--- START Collected material ---

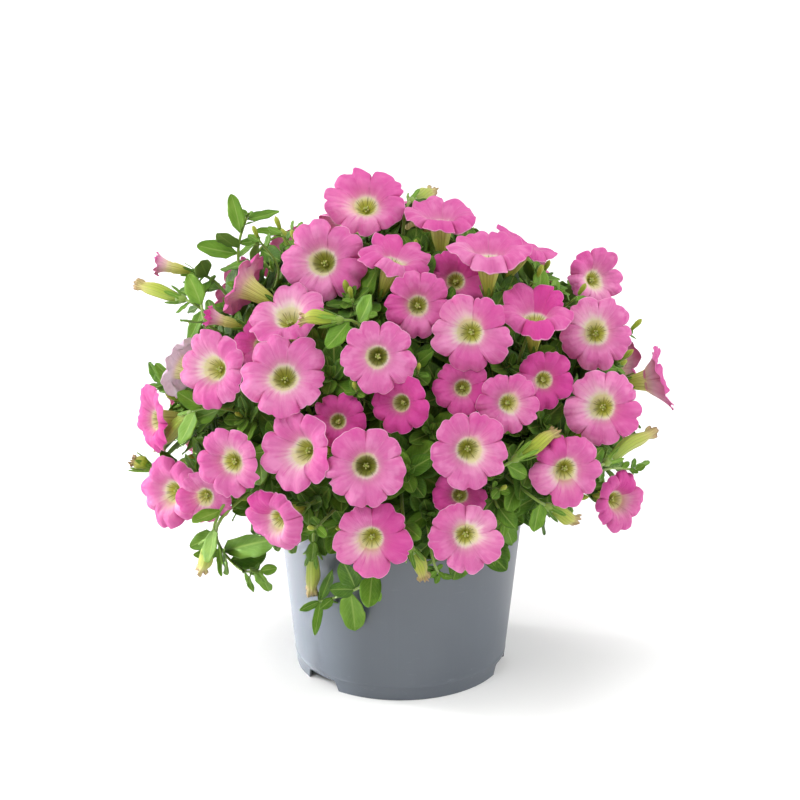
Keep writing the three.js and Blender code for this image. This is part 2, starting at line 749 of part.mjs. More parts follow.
// A flower's stalk, three-sided, which ends in its calyx: the green cup with five pointed sepals.
function stalkBody(stem, row) {
  const path = twigPath(stem, row.root, row.axis, row.sway);
  const frame = bloomFrame(row);
  const inFrame = (points) => points.map((p) => new THREE.Vector3(...p).applyMatrix4(frame));
  const half = Math.PI / lobes;
  const cup = inFrame(ring(lobes, () => calyx.radius, () => -calyx.front));
  const tips = inFrame(ring(lobes, () => calyx.sepalTip, () => -calyx.sepalFront, half));
  const rings = ringsAlong(path, twig, new THREE.Vector3().setFromMatrixColumn(frame, 0));
  rings.push(cup.flatMap((point, index) => [point, tips[index]]));
  const starts = startsOf(rings);
  const faces = [];
  for (let i = 1; i < rings.length - 1; i++) {
    faces.push(...sleeveFaces(starts[i - 1], starts[i], twig.sides));
  }
  faces.push([0, 2, 1]);
  const [back, crown] = starts.slice(-2);
  const count = 2 * lobes;
  const under = (k) => back + (Math.round((k * twig.sides) / count) % twig.sides);
  for (let k = 0; k < count; k++) {
    const next = crown + ((k + 1) % count);
    faces.push([under(k), next, crown + k]);
    if (under(k) !== under(k + 1)) faces.push([under(k), under(k + 1), next]);
  }
  for (let k = 0; k < count; k += 2) faces.push([crown + k, crown + k + 1, crown + ((k + 2) % count)]);
  for (let k = 2; k < count - 2; k += 2) faces.push([crown, crown + k, crown + k + 2]);
  return solid(closedGeometry(rings.flat().map((point) => point.toArray()), faces));
}

// Rings of points round a path, the last of which has its first point towards `lastSide`.
function ringsAlong(path, { radius, sides, steps }, lastSide) {
  const spine = path.getSpacedPoints(steps);
  const { normals, binormals } = path.computeFrenetFrames(steps);
  const start = Math.atan2(lastSide.dot(binormals[steps]), lastSide.dot(normals[steps]));
  return spine.map((point, index) =>
    ring(sides, () => radius, () => 0, start).map(([x, y]) =>
      point.clone().addScaledVector(normals[index], x).addScaledVector(binormals[index], y),
    ),
  );
}

// A spent flower as a bloom would be placed: its calyx at `from`, its tube reaching to `to`.
function spentRow(row, index) {
  const from = placeSeen(row.from, row.layer);
  const to = placeSeen(row.to, row.layer);
  const axis = to.clone().sub(from).normalize();
  const across = flower.across * spentScale;
  const place = from.clone().addScaledVector(axis, calyx.back * spentScale);
  const bloom = bloomAt(place, axis, across, 1, seeds.spent + index);
  return { ...bloom, from, length: to.distanceTo(from), sway: row.sway ?? 0 };
}

function spentTubeBody(row) {
  const start = spentTube.start;
  const frame = frameAt(row.from.clone().addScaledVector(row.axis, start), row.axis, row.spin, 1);
  return solid(spentGeometry(row.length - start).applyMatrix4(frame));
}

// ---- Shoots and leaves ----------------------------------------------------------------------

function shootPath(stem, row) {
  const seen = row.route.map((pixel) => placeSeen(pixel, row.layer));
  const start = forkFor(stem, seen[0]);
  const turn = start.clone().lerp(seen[0], bend.shoot);
  turn.z += bend.shootUp + Math.max(0, rimClear - seen[0].z);
  return new THREE.CatmullRomCurve3([start, turn, ...seen], false, "centripetal");
}

// The point nearest to `place` on the straight steps that a stem along `path` is made of.
function onStem(path, { steps }, place) {
  const spine = path.getSpacedPoints(steps);
  spine.at(-1).lerp(spine.at(-2), 0.1); // not on the stem's very end
  let nearest = spine[0];
  for (let i = 1; i < spine.length; i++) {
    const point = new THREE.Vector3();
    new THREE.Line3(spine[i - 1], spine[i]).closestPointToPoint(place, true, point);
    if (point.distanceTo(place) < nearest.distanceTo(place)) nearest = point;
  }
  return nearest;
}

function shootLeaves(path, row, number) {
  return row.leaves.map(([rootPixel, tipPixel, width], index) => {
    const root = onStem(path, shootTwig, placeSeen(rootPixel, row.layer));
    const tip = placeSeen(tipPixel, row.layer);
    const outward = root.clone().setZ(root.z - mound.middle).normalize();
    const along = tip.clone().sub(root).normalize();
    return {
      root,
      along,
      face: outward.addScaledVector(viewAhead, -1).normalize(),
      length: tip.distanceTo(root),
      half: (0.5 * width * view.distance) / view.focal,
      seed: seeds.shootLeaf[0] + number * seeds.shootLeaf[1] + index * seeds.shootLeaf[2],
    };
  });
}

// Leaves set round a twig or stem: each a golden angle on from the last, leaning outwards.
function leavesAlong(path, wood, places, draw) {
  const start = draw(0, 360);
  return places.map((along, index) => {
    const root = onStem(path, wood, path.getPoint(along));
    const tangent = path.getTangent(along);
    const side = new THREE.Vector3().crossVectors(tangent, upward).normalize();
    const lift = new THREE.Vector3().crossVectors(side, tangent);
    const round = radians(start + index * goldenAngle + draw(-15, 15));
    const across = side.multiplyScalar(Math.cos(round)).addScaledVector(lift, Math.sin(round));
    const height = root.z - mound.middle + leafLean.below;
    const outward = new THREE.Vector3(root.x, root.y, height).normalize();
    const way = across.addScaledVector(tangent, leafLean.along);
    way.addScaledVector(outward, leafLean.outward).normalize();
    const length = draw(...leafLength);
    const half = length * draw(...leafHalf);
    const face = outward.addScaledVector(upward, leafLean.up).normalize();
    return { root, along: way, face, length, half, seed: Math.floor(draw(1, 1e6)) };
  });
}

// ---- The plant ------------------------------------------------------------------------------

const petunia = new THREE.Group();
const pot = potBody();
const soil = soilBody();
petunia.add(meshOf("pot", pot, "pot"), meshOf("soil", soil, "soil"));

const singles = seenBlooms();
const clusters = bloomGroups.map(groupedBlooms);
const corollas = singles.map(corollaBody);
const clusterBodies = clusters.map((members) => joined(members.map(corollaBody)));
singles.forEach((bloom, index) => {
  petunia.add(meshOf(bloom.name, corollas[index], "petal"));
});
clusterBodies.forEach((body, index) => {
  petunia.add(meshOf("bloom_group_" + (index + 1), body, "petal"));
});

// Each stem with what grows on it: first all the wood, then leaves where there is room for them.
const green = stems.map((stem) => ({ stem, body: stemBody(stemPath(stem), mainStem), leaves: [] }));
const greenOf = (place) => green.find(({ stem }) => stem === stemNear(place));

function grow(plant, bodies) {
  plant.body = joined([plant.body, ...bodies]);
}

for (const row of [...singles, ...clusters.flat()]) {
  const plant = greenOf(row.root);
  grow(plant, [stalkBody(plant.stem, row)]);
  const path = twigPath(plant.stem, row.root, row.axis, row.sway);
  const draw = drawsFrom(row.seed + seeds.twigLeaf);
  plant.leaves.push(...leavesAlong(path, twig, twigLeafPlaces, draw));
}
spentFlowers.map(spentRow).forEach((row) => {
  const plant = greenOf(row.from);
  grow(plant, [stalkBody(plant.stem, row), spentTubeBody(row)]);
});
shoots.forEach((row, number) => {
  const plant = greenOf(placeSeen(row.route[0], row.layer));
  const path = shootPath(plant.stem, row);
  grow(plant, [stemBody(path, shootTwig)]);
  plant.leaves.unshift(...shootLeaves(path, row, number));
});
for (const [index, plant] of green.entries()) {
  const path = stemPath(plant.stem);
  const draw = drawsFrom(seeds.stemLeaf + index);
  plant.leaves.push(...leavesAlong(path, mainStem, stemLeafPlaces, draw));
}

// The volume that two solids share.
function common(one, other) {
  const [a, b] = [one.boundingBox(), other.boundingBox()];
  const apart = [0, 1, 2].some((i) => a.min[i] > b.max[i] || b.min[i] > a.max[i]);
  return apart ? 0 : one.intersect(other).volume();
}

// A leaf is left out where it would cross a bloom, the pot, a stem or another leaf.
const hard = [pot, soil, ...corollas, ...clusterBodies];
for (const plant of green) {
  const blades = [];
  for (const row of plant.leaves) {
    const blade = leafBody(row);
    const others = green.filter((other) => other !== plant).map(({ body }) => body);
    const crossed = [...hard, ...others, ...blades].some((body) => common(blade, body) > 0);
    if (crossed || common(blade, plant.body) > leaf.rooted) continue;
    blades.push(blade);
  }
  grow(plant, blades);
}
for (const { stem, body } of green) petunia.add(meshOf(stem.name, body, "green"));

export default petunia;
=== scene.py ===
"""The looks of a petunia in full flower that stands in a plain nursery pot.

Lengths are in millimetres, as in the part's source, and turn into metres when a mesh is made.
The floor is z = 0, the pot's axis is Z, and the photograph's viewer looks along +Y.
"""

import functools
import math

import bpy
import numpy as np
from mathutils.bvhtree import BVHTree
from mathutils.kdtree import KDTree
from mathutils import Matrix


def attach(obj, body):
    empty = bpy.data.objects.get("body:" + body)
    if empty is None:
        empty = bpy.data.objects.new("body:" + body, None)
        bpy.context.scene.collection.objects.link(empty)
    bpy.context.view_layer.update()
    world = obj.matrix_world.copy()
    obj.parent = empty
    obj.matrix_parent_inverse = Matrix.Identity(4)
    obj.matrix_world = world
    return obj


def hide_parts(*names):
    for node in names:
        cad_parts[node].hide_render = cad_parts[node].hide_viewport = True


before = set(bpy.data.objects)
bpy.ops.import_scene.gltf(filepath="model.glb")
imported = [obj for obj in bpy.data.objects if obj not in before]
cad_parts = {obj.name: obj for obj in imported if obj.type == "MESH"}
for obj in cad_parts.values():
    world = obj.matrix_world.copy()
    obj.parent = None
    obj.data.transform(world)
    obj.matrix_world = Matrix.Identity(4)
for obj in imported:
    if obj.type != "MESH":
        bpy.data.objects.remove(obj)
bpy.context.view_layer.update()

MM = 0.001
UP = np.array([0.0, 0.0, 1.0])

# ---- Dimensions shared with the part's source ----------------------------------------------------

POT = {"height": 145, "foot": 79.8, "slope": 0.105, "wall": 1.7, "floor": 9.5, "floor_thick": 2}
LIP = {"proud": 1.6, "tall": 4}
NOTCH = {"tall": 8.5, "half_angle": 12.5, "slant": 3, "corner": 2, "inside": 10, "outside": 6}
NOTCH_TURNS = [-15, -138, 103]
DRAIN = {"count": 5, "radius": 5, "ring": 48}
SOIL_TOP = 130
MOUND = {"middle": 205, "wide": 195, "deep": 182, "tall": 165}
MOUND_SIZE = np.array([MOUND["wide"], MOUND["deep"], MOUND["tall"]])
MOUND_MIDDLE = UP * MOUND["middle"]
LEAVES_MIDDLE = UP * (MOUND["middle"] - 30)  # the point that leaves and shoots grow away from
FLOWER = 58
CALYX_BACK = 45
LEAF = {"fold": 0.07, "droop": 0.12, "wave": 0.05}
LEAF_LENGTH = (25, 36)
GOLDEN_ANGLE = 137.5
RIM_CLEAR = POT["height"] + 25
SPENT_SCALE = 0.8
SPENT_START = 6
LOBES = 5

PICTURE = 800  # pixels across
VIEW = {"distance": 2300, "elevation": 20.7813, "focal": 3067.3, "aim": 210.865}
VIEW_CENTRE = (400.5, 400)
RISE = math.radians(VIEW["elevation"])
VIEW_RIGHT = np.array([1.0, 0.0, 0.0])
VIEW_UP = np.array([0.0, math.sin(RISE), math.cos(RISE)])
VIEW_AHEAD = np.array([0.0, math.cos(RISE), -math.sin(RISE)])
EYE = UP * VIEW["aim"] - VIEW_AHEAD * VIEW["distance"]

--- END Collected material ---

* [Short exercise]:
Begin with the line containing "in imported if", end with the line containing "# ---- Dimensions", and transcribe exactly every line in that span, with nothing added.

* [Answer to this problem]:
cad_parts = {obj.name: obj for obj in imported if obj.type == "MESH"}
for obj in cad_parts.values():
    world = obj.matrix_world.copy()
    obj.parent = None
    obj.data.transform(world)
    obj.matrix_world = Matrix.Identity(4)
for obj in imported:
    if obj.type != "MESH":
        bpy.data.objects.remove(obj)
bpy.context.view_layer.update()

MM = 0.001
UP = np.array([0.0, 0.0, 1.0])

# ---- Dimensions shared with the part's source ----------------------------------------------------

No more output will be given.